Jess Chandler founded Prototype in 2019. She was a co-founder of Test Centre, which ran from 2011 to 2018, publishing innovative works of poetry and fiction. She also co-runs, with Gareth Evans, the imprint House Sparrow Press, and was the Digital Editor of Poetry London for 5 years. She has worked as an editor at Reaktion Books, and used to work as a researcher and producer on factual television programmes. Jess has extensive experience editing and publishing a range of books, from fiction and poetry to illustrated art books, literary biography, history and philosophy, specialising in poetry and hybrid, multidisciplinary works. Jess has been invited to give talks and seminars at institutions including Glasgow School of Art, Birkbeck and the Royal College of Art, and has been a tutor at the Poetry School.

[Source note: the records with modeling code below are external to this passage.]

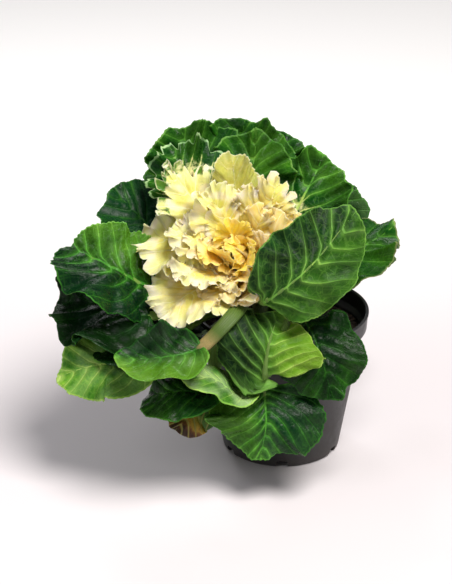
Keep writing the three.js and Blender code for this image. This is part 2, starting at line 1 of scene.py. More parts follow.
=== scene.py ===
"""Looks for the potted ornamental kale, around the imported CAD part.

Everything is in the row frame: +Z up, the pot's base centre at the origin, the rosette facing -Y.
The leaves follow the same midribs as the CAD leaves, so each one lies on the node that it replaces.
Lengths in the leaf code are millimetres and are turned into metres when a mesh is made.
"""
import math
import bpy
import bmesh
import numpy as np
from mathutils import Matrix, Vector


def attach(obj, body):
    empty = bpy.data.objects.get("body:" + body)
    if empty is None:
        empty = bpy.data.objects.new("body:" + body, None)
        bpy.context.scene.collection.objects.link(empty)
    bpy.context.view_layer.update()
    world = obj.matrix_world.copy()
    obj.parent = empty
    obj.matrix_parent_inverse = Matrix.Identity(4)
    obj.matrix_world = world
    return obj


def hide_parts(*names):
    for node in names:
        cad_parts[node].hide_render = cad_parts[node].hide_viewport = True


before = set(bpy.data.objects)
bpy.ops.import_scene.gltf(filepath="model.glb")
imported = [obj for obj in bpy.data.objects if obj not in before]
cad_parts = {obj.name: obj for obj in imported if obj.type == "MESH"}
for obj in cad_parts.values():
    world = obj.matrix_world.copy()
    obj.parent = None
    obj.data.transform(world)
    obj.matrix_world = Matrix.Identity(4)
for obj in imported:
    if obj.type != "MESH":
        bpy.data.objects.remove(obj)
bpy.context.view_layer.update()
MM = 0.001
RAD = math.pi / 180

# ------------------------------------------------------------------ the plant's layout
CROWN = np.array([-20.0, -9.0, 115.0])
AXIS = np.array([-0.27, -0.64, 0.72])
AXIS /= np.linalg.norm(AXIS)
SIDE = np.array([1.0, 0, 0]) - AXIS * AXIS[0]
SIDE /= np.linalg.norm(SIDE)
OVER = np.cross(AXIS, SIDE)
STEM_FOOT = np.array([-2.0, 9.0, 70.0])
STEM_BEND = CROWN - AXIS * 26


def stem_point(z):
    """point and direction of the stem, z measured from the crown along it"""
    if z >= 0:
        return CROWN + AXIS * z, AXIS
    run = np.linalg.norm(STEM_BEND - STEM_FOOT) + np.linalg.norm(CROWN - STEM_BEND)
    t = 1 + z / (run * 0.97)
    p = (1 - t) ** 2 * STEM_FOOT + 2 * t * (1 - t) * STEM_BEND + t * t * CROWN
    d = 2 * (1 - t) * (STEM_BEND - STEM_FOOT) + 2 * t * (CROWN - STEM_BEND)
    return p, d / np.linalg.norm(d)


def stem_radius(z):
    return float(np.interp(z, [-60, -30, 0, 20], [8.5, 8.0, 7.0, 3.0]))


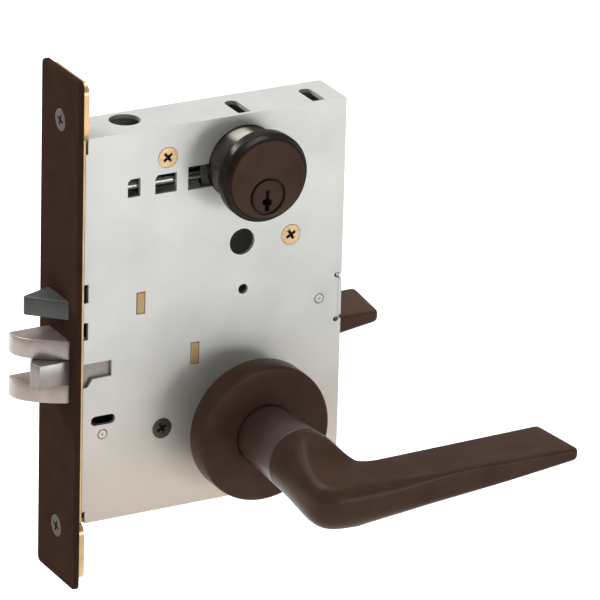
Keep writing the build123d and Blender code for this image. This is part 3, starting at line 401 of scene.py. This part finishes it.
def lever_grid(side):
    """The lever's rings. The fan turns from 0 to 90 degrees about the pivot; the outer
    reach is 1 / ((cos/reach across)^p + (sin/reach along)^p)^(1/p), which is a
    rectangle's corner rounded more as p falls."""
    neck_n, fan_n, arm_n, tip_n = 16, 44, 40, 10
    seam, pivot_out = SEAM[side], PIVOT_OUT[side]
    neck_out = np.linspace(seam, pivot_out, neck_n, endpoint=False)
    fan = np.radians(np.linspace(0, 90, fan_n))
    arm_x = np.linspace(PIVOT_X, ARM_TIP_X - 2.2, arm_n + 1)[1:]
    tip_x = ARM_TIP_X - 2.2 * (1 - np.sin(np.linspace(0, math.pi / 2, tip_n + 1)[1:]))
    turn = np.concatenate([np.zeros(neck_n), fan, np.full(arm_n + tip_n, math.pi / 2)])
    centre_x = np.concatenate([np.full(neck_n + fan_n, PIVOT_X), arm_x, tip_x])
    centre_out = np.concatenate([neck_out, np.full(fan_n + arm_n + tip_n, pivot_out)])
    along_arm = np.clip((centre_x - PIVOT_X) / (ARM_TIP_X - PIVOT_X), 0, 1)
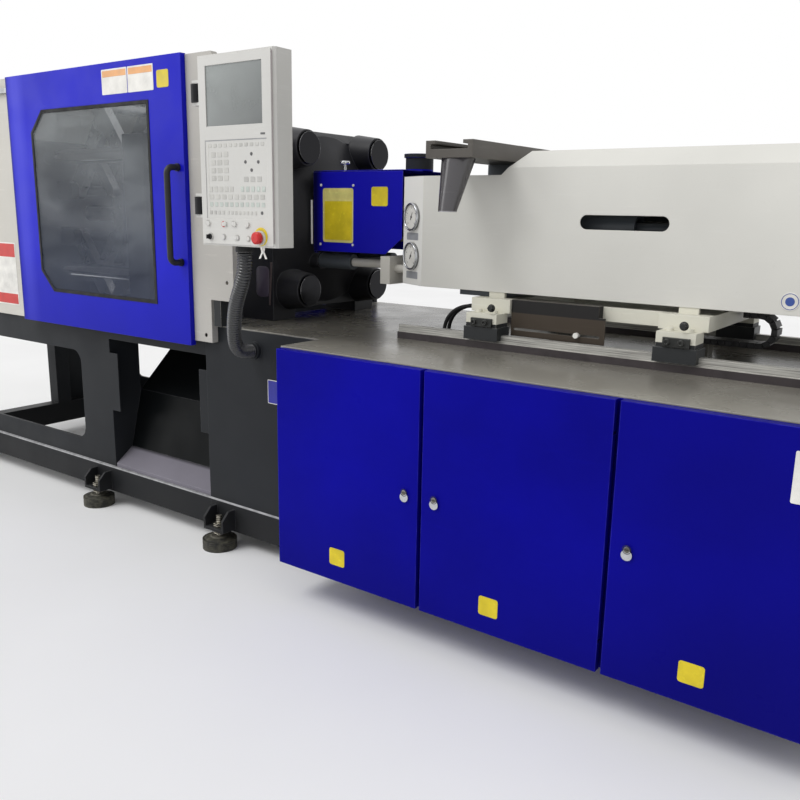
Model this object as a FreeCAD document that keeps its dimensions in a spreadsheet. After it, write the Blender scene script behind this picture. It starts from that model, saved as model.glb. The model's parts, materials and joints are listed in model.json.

Dominic J. Jaeckle is a publisher, author, and founder of the independent publications project, Tenement Press. From 2016 to 2023, Jaeckle ran Hotel—'a temporary home for otherwise homeless ideas'—a magazine for experimental literatures, both in print and online, that hosted works and works-in-progress by some five hundred authors and makers over the course of its duration. Recent publications include, with Jess Chandler, Seven Rooms (Tenement Press & Prototype Publishing, 2023) and, forthcoming, 36 Exposures, 'a bastardised roll of film' (Dostoyevsky Wannabe, 2021; Tenement Press / John Cassavetes, 2024) and Magnolia or Redbud (Flowers for Laura Lee), a collection of 'cut-ups' and appropriated verses in dedication to the mother of William S. Burroughs (Tenement Press / John Cassavetes, 2024). Via Tenement, Jaeckle has published works by Pier Paolo Pasolini, Mario Benedetti, Dolors Miquel, and Reza Baraheni, amongst others.

Micaela Brinsley & Eponine Howarth

Micaela Brinsley and Eponine Howarth are co-editors-in-chief of La Piccioletta Barca.